Asked why the Netanyahu government agreed to free Palestinian terrorists to enable the peace talks to restart if they have little chance of succeeding, Steinitz said that “the process is indeed problematic, but I think that overall it is the right thing to do. We couldn’t say no to the Americans in this situation.”
(For their part, the Palestinians would not have returned to the negotiating table were it not for an American letter of assurances guaranteeing their main negotiating preconditions, the chief Palestinian negotiator, Saeb Erekat, said on Tuesday.)

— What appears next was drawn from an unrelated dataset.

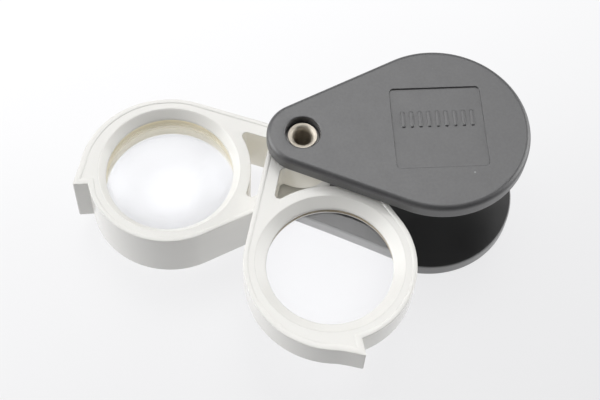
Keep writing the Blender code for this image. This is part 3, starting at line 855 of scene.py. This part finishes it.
LR = THICK_CELL_R - 0.1
STRONG = 38.0
V_GAP = SPACER_HALF + 0.1
STRONG_T = sag(STRONG, LR) + 1.15
place("strong_lens_upper",
      lens(LR, THICK_MID + V_GAP + STRONG_T, STRONG, THICK_MID + V_GAP, 0),
      THICK_DEG, "thick_arm", [m_glass_hi, m_ground],
      replaces=["thick_lens_upper"])
place("strong_lens_lower",
      lens(LR, THICK_MID - V_GAP, 0, THICK_MID - V_GAP - STRONG_T, STRONG),
      THICK_DEG, "thick_arm", [m_glass_hi, m_ground],
      replaces=["thick_lens_lower"])
LR2 = THIN_CELL_R - 0.1
WEAK_TOP, WEAK_LOW = 88.0, 230.0
w_edge_top = Z_THIN1 - SEAT_LO - 0.06
w_edge_low = Z_THIN1 - LENS_DEPTH + 0.05
place("weak_lens",
      lens(LR2, w_edge_top + sag(WEAK_TOP, LR2 - 0.12), WEAK_TOP,
           w_edge_low - sag(WEAK_LOW, LR2 - 0.12), WEAK_LOW),
      THIN_DEG, "thin_arm", [m_glass_lo, m_ground_thin],
      replaces=["thin_lens_upper", "thin_lens_lower"])


# -------------------------------------------------------------------- rivet
def mouth(z_rim, s, flare=1.25, n=12):
    outer, inner = [], []
    for i in range(n + 1):
        a = math.pi / 2 * i / n
        outer.append((TUBE_R + (MOUTH_R - TUBE_R) * (1 - math.cos(a)),
                      z_rim - s * 1.05 * (1 - math.sin(a)) - s * 0.16))
        inner.append((TUBE_BORE + (MOUTH_R - 0.22 - TUBE_BORE)
                      * (1 - math.cos(a)),
                      z_rim - s * flare * (1 - math.sin(a)) - s * 0.03))
    lip = [(MOUTH_R + 0.02, z_rim - s * 0.10), (MOUTH_R, z_rim - s * 0.04),
           (MOUTH_R - 0.07, z_rim), (MOUTH_R - 0.15, z_rim)]
    return outer, lip, inner


uo, ul, ui = mouth(Z_UP1 - MOUTH_SINK, 1)
lo, ll, li = mouth(Z_LOW0 + MOUTH_SINK, -1)
place("hollow_rivet",
      turned(list(reversed(ll)) + list(reversed(lo)) + uo + ul
             + list(reversed(ui)) + li, 0, 96),
      0.0, "root", [m_nickel], replaces=["pivot_tube"],
      sharp=50)

# ---------------------------------------------------------- floor and light
# A sheet of white acrylic lit from below, under one very large soft light
# that stands overhead towards the back and the left.
floor_me = bpy.data.meshes.new("floor")
bmf = bmesh.new()
FX = 3.0
vs = [bmf.verts.new((x, y, -0.00002)) for x, y in
      ((-FX, -FX), (FX, -FX), (FX, FX), (-FX, FX))]
bmf.faces.new(vs)
bmf.to_mesh(floor_me)
bmf.free()
floor = bpy.data.objects.new("floor", floor_me)
bpy.context.scene.collection.objects.link(floor)
fm = bpy.data.materials.new("lit_white_acrylic")
fm.use_nodes = True
fb = fm.node_tree.nodes["Principled BSDF"]
fb.inputs["Base Color"].default_value = (FLOOR_ALBEDO, FLOOR_ALBEDO, FLOOR_ALBEDO * 1.01, 1)
fb.inputs["Roughness"].default_value = 0.35
fb.inputs["Specular IOR Level"].default_value = 0.2
fb.inputs["Emission Color"].default_value = (0.99, 0.99, 1.0, 1)
# the glow falls off towards the front and the right
ft = fm.node_tree
ftc = ft.nodes.new("ShaderNodeTexCoord")
fdot = ft.nodes.new("ShaderNodeVectorMath")
fdot.operation = "DOT_PRODUCT"
fdot.inputs[1].default_value = FLOOR_SLOPE
ft.links.new(ftc.outputs["Object"], fdot.inputs[0])
fmap = ft.nodes.new("ShaderNodeMapRange")
fmap.inputs["From Min"].default_value = -0.30
fmap.inputs["From Max"].default_value = 0.11
fmap.inputs["To Min"].default_value = FLOOR_GLOW - 0.30
fmap.inputs["To Max"].default_value = FLOOR_GLOW + 0.11
ft.links.new(fdot.outputs["Value"], fmap.inputs["Value"])
ft.links.new(fmap.outputs["Result"], fb.inputs["Emission Strength"])
floor_me.materials.append(fm)

world = bpy.data.worlds.new("studio")
bpy.context.scene.world = world
world.use_nodes = True
wt = world.node_tree
bg = wt.nodes["Background"]
bg.inputs["Color"].default_value = (1.0, 1.0, 1.0, 1)
wtc = wt.nodes.new("ShaderNodeTexCoord")


def lobe(direction, start, end, gain):
    """Soft patch of light round one direction."""
    d = wt.nodes.new("ShaderNodeVectorMath")
    d.operation = "DOT_PRODUCT"
    d.inputs[1].default_value = Vector(direction).normalized()
    wt.links.new(wtc.outputs["Generated"], d.inputs[0])
    m = wt.nodes.new("ShaderNodeMapRange")
    m.interpolation_type = "SMOOTHSTEP"
    m.inputs["From Min"].default_value = start
    m.inputs["From Max"].default_value = end
    m.inputs["To Min"].default_value = 0.0
    m.inputs["To Max"].default_value = gain
    wt.links.new(d.outputs["Value"], m.inputs["Value"])
    return m.outputs["Result"]


total = lobe(SKY_DIR, SKY_FROM, SKY_TO, SKY)
for direction, start, end, gain in LOBES:
    plus = wt.nodes.new("ShaderNodeMath")
    wt.links.new(total, plus.inputs[0])
    wt.links.new(lobe(direction, start, end, gain), plus.inputs[1])
    total = plus.outputs["Value"]
# seen directly, the surroundings are plain pale
see = wt.nodes.new("ShaderNodeLightPath")
pale = wt.nodes.new("ShaderNodeMix")
pale.inputs["B"].default_value = 0.9
wt.links.new(see.outputs["Is Camera Ray"], pale.inputs["Factor"])
wt.links.new(total, pale.inputs["A"])
wt.links.new(pale.outputs["Result"], bg.inputs["Strength"])

bpy.context.scene.view_settings.view_transform = "Standard"

# ------------------------------------------------------------------- camera
cam_d = bpy.data.cameras.new("camera")
cam_d.sensor_width = 36.0
cam_d.lens = 81.283
cam_d.clip_start, cam_d.clip_end = 0.01, 10.0
cam = bpy.data.objects.new("camera", cam_d)
cam_x = Vector((0.9986, -0.0405, 0.0335))
cam_f = Vector((0.0488, 0.4752, -0.8785)).normalized()
cam_x = (cam_x - cam_f * cam_x.dot(cam_f)).normalized()
cam_y = cam_x.cross(cam_f).normalized()      # up in the picture is -down
cam.matrix_world = Matrix.Translation(Vector((-38.204, -129.439, 239.39)) * MM) @ \
    Matrix((cam_x, cam_y, -cam_f)).transposed().to_4x4()
bpy.context.scene.collection.objects.link(cam)
bpy.context.scene.camera = cam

The Palestinians’ commitment to negotiate for nine months, during which they may not turn to the United Nations or take other unilateral steps aimed at advancing statehood, “is very important” to Israel, Steinitz said. Challenged with the assumption that this merely buys Israel some time, because Abbas could resume the process of unilaterally seeking international recognition of a Palestinian state steps as soon as the talks collapse, the minister replied: “I don’t know. But time is money. In this sensitive time it’s the right thing to do.”
The current peace negotiations, which are continuing in the region, come with both opportunities and risks, Steinitz said. If the talks were to break down, an interim agreement of some sort was possible but a resurgence of violence could also not be excluded. Therefore, he said, it was preferable “not to celebrate peace festivals” while the process is ongoing.
“I hope that the festival in Washington, with the statements and the festive dinner, will not happen again, because I don’t think this is beneficial,” he said, referring to a July 30 press conference at which US Secretary of State John Kerry announced the resumption of talks. During the press conference, which was preceded by an Iftar dinner attended by senior Israeli and Palestinian negotiators, Kerry said that all sides involved “believe that we could get there” — to an end-of-conflict accord in nine months of talks.
“We shouldn’t raise expectations,” Steinitz said. “We need to sit and see if it’ll be possible to advance.”